A primary criticism from rejected applicants is the lack of transparency and clarity regarding the FCA’s expectations. The FCA has defended its stance, asserting that it provides comprehensive guidance to assist firms in understanding the registration requirements.

The regulator’s feedback reveals that numerous applications were missing essential elements needed for a complete evaluation, with some submissions considered invalid due to inadequate quality or incomplete details.

The FCA’s rigorous standards aim to ensure that crypto firms comply with strong anti-money laundering (AML) and counter-terrorist financing (CTF) protocols.

Nonetheless, the regulator’s strict approach has ignited discussions about whether the regulatory landscape is overly restrictive, potentially hindering innovation and driving businesses offshore.

UK Crypto Position Amid Growing Public Interest

Looking forward, the FCA is set to gain more authoritative control over the crypto sector, pending new legislation that would empower it to authorize crypto companies to operate fully within the UK.

However, this regulatory development may take time due to the new Labour government’s decision to pause crypto-specific legislative initiatives following its assumption of office in July 2024.

As of September 2024, the FCA’s ongoing challenge is to balance strict regulatory oversight with the necessity of nurturing a dynamic and innovative crypto industry.

The regulator has expressed its commitment to maintaining high standards, yet recent statistics indicate otherwise. The obstacles encountered by crypto firms attempting to navigate this landscape are becoming increasingly complex.

To assist potential applicants, the FCA has provided extensive feedback on the quality of applications received, highlighting both effective and ineffective practices under the Money Laundering, Terrorist Financing, and Transfer of Funds (Information on the Payer) Regulations 2017.

This feedback is intended to help firms better prepare their applications and comprehend the FCA’s requirements, potentially enhancing the approval rate in the future.

Aligning with the FCA’s expectations and upholding rigorous compliance standards will be crucial for both current and prospective applicants aiming to establish a presence in the UK market.

This is especially significant as a recent survey by Zumo and Focaldata indicated that over a third of young adults in the UK regard cryptocurrency as a vital electoral issue ahead of the forthcoming General Election.

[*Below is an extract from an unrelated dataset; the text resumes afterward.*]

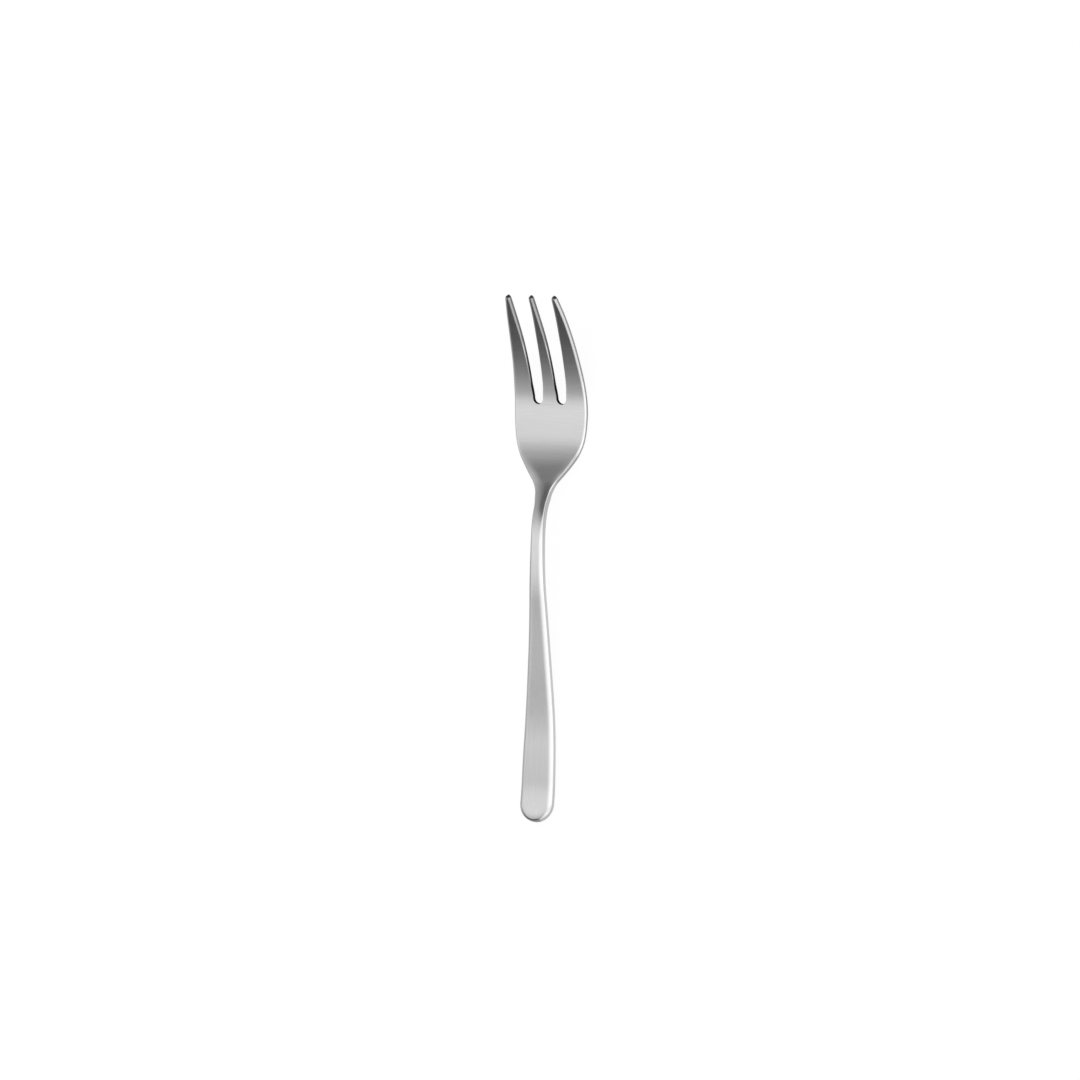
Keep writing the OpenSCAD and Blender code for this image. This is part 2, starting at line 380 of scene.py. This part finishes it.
body_places = (steps(end_r, curl_length, curl_rungs) + steps(curl_length, rest_y, rest_rungs)
               + steps(rest_y, neck_y, arch_rungs) + steps(neck_y, wide_y, shoulder_rungs)
               + steps(wide_y, slot_y - slot_under_edge, bowl_rungs)[:-1] + [root_place(0)])
body = [(end_edge(a, -1), end_edge(a, 1)) for a in turns(end_rungs)]
body += [(side_edge(y, -1), side_edge(y, 1)) for y in body_places]

tine_places = steps(slot_top, tip_y - nose_length, tine_rungs)
nose_places = [(nose_place(a), math.cos(a)) for a in nose_steps]

middle_tine = [(root_edge(-slot_x, a, 1), root_edge(slot_x, a, -1)) for a in turns(root_rungs)]
middle_tine += [(middle_edge(y, -1), middle_edge(y, 1)) for y in tine_places]
middle_tine += [(middle_edge(y, -1, kept), middle_edge(y, 1, kept)) for y, kept in nose_places]

right_tine = [(root_edge(slot_x, a, 1), side_edge(root_place(a), 1)) for a in turns(root_rungs)]
right_tine += [(inner_edge(y), side_edge(y, 1)) for y in tine_places]
right_tine += [(inner_edge(y, kept), side_edge(y, 1, kept)) for y, kept in nose_places]

left_tine = [(flipped(outer), flipped(inner)) for inner, outer in right_tine]


# Corners that agree to this many digits are one corner
merge_digits = 5


class Skin:
    """The fork's surface as it grows: corners at their places after bending, and the faces on them."""

    def __init__(self):
        self.corners = []
        self.faces = []
        self.polish = []
        self.dull = []
        self.known = {}

    def corner(self, x, y, h, polish=0.0, dull=0.0):
        middle_h, slope = side_at(y)
        n = math.hypot(1, slope)
        place = (x, y - h * slope / n - length / 2, middle_h + h / n)
        key = tuple(round(v, merge_digits) for v in place)
        if key not in self.known:
            self.known[key] = len(self.corners)
            self.corners.append([v * MM for v in place])
            self.polish.append(polish)
            self.dull.append(dull)
        return self.known[key]

    def ring(self, rung, shares):
        """Corners round one rung: over the top face, down the right edge, back under, up the left."""
        left, right = rung
        x, y = right[0][:2]
        rim_drop = crown_drop(y, inset_at(x, y))
        over = []
        under = []
        for share in shares[1:-1]:
            x, y, h = [mix(a, b, share) for a, b in zip(left[0][:3], right[0][:3])]
            over.append(self.corner(x, y, h + rim_drop - crown_drop(y, inset_at(x, y))))
            x, y, h = [mix(a, b, share) for a, b in zip(left[-1][:3], right[-1][:3])]
            under.append(self.corner(x, y, h))
        left_side = [self.corner(*p) for p in left]
        right_side = [self.corner(*p) for p in right]
        return [left_side[0], *over, *right_side, *reversed(under), *reversed(left_side[1:])]

    def face(self, *corners):
        apart = [c for i, c in enumerate(corners) if c != corners[i - 1]]
        if len(set(apart)) > 2:
            self.faces.append(apart)

    def ladder(self, rungs, shares):
        """Faces between each rung and the next, with corners at these shares of a rung's width."""
        rings = [self.ring(rung, shares) for rung in rungs]
        for a, b in zip(rings, rings[1:]):
            for i in range(len(a)):
                j = (i + 1) % len(a)
                self.face(a[i], a[j], b[j], b[i])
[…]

The survey, which included more than 3,000 UK adults, found that 34% of individuals aged 18-34 believe that politicians should prioritize the growth of the crypto industry, with 38% of 18-24 year-olds having directly invested in crypto.

Many young adults view digital assets as a potential long-term financial opportunity; numerous individuals have friends or family involved in crypto investments.

The interest in digital assets among young adults suggests that the country’s regulatory stance requires improvement.